In his own time Guersan enjoyed a high reputation, counting among his customers both noble amateurs and leading professionals such as the violinist and composer Jean-Marie Leclair; in 1754 he received a royal appointment as “luthier de Monseigneur le Dauphin,” that is to say violin-maker to Crown Prince Louis, the son of Louis XV and father of the future Louis XVI. An inventory of his shop taken at the time of his second marriage in 1758 lists more than 300 violins (fewer than half of them “de la façon du Sieur Guersan,” i.e., his own work) along with some three dozen cellos, but also a dozen pardessus, eight quintons, and no fewer than 64 bass viols, many of the latter by other makers both Parisian (Barbey, Bertrand, Boquay, Chéron, Collichon, and Pierray) and English. Most of the violins were valued at 30 livres, as were the pardessus and quintons, while cellos were worth variously 20, 30, or 60 livres, but bass viols were considered less valuable at either 10 or 20 livres, no doubt due to their declining popularity by this time.
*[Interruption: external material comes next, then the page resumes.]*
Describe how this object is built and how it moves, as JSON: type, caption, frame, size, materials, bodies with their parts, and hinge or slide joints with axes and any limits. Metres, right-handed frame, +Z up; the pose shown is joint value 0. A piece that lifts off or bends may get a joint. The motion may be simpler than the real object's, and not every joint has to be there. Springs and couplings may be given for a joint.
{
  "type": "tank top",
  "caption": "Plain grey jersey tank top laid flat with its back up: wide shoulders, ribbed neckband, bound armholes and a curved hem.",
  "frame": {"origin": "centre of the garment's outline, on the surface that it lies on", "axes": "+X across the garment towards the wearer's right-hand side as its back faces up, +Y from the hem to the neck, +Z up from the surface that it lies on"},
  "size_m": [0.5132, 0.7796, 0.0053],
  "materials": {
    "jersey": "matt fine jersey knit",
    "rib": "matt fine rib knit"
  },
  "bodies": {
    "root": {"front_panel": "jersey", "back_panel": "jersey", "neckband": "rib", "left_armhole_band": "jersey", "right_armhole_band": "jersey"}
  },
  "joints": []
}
For the most part these values were unchanged in 1770, when Mme Guersan died only a few months before her husband, at which time the shop also contained several violas d’amore, a contrabass, and “deux violles en forme de violoncelle” (two viols shaped like cellos).
Guersan was an especially prolific maker of five-stringed pardessus de viole, of which more than 50 survive from his workshop, nearly all with backs and ribs made with alternating strips of dark and light wood. These date from 1741 to 1770 and account for nearly half of all extant instruments of this type. The Caldwell Collection’s example is thus one of many such instruments (including six others from the same year, 1754), while its undated companion quinton has only half a dozen known sisters. Parenthetically, it should be noted that 18th-century makers and musicians did not follow the modern convention of using the term “quinton” to distinguish a five-stringed instrument with sloping shoulders but many violin-like features—such as pointed body corners, F shaped soundholes, overhanging edges, and an arched back—from a viol-shaped instrument of similar size, tuned identically, to which the names five-stringed pardessus and quinton were applied interchangeably at the time.
The Musée de la musique in Paris has a notably large number of Guersan’s instruments in its collection, including two violins, two violas, four cellos, and no fewer than nine pardessus (one, exceptionally, with six strings); however, no bass viols by him are known to survive.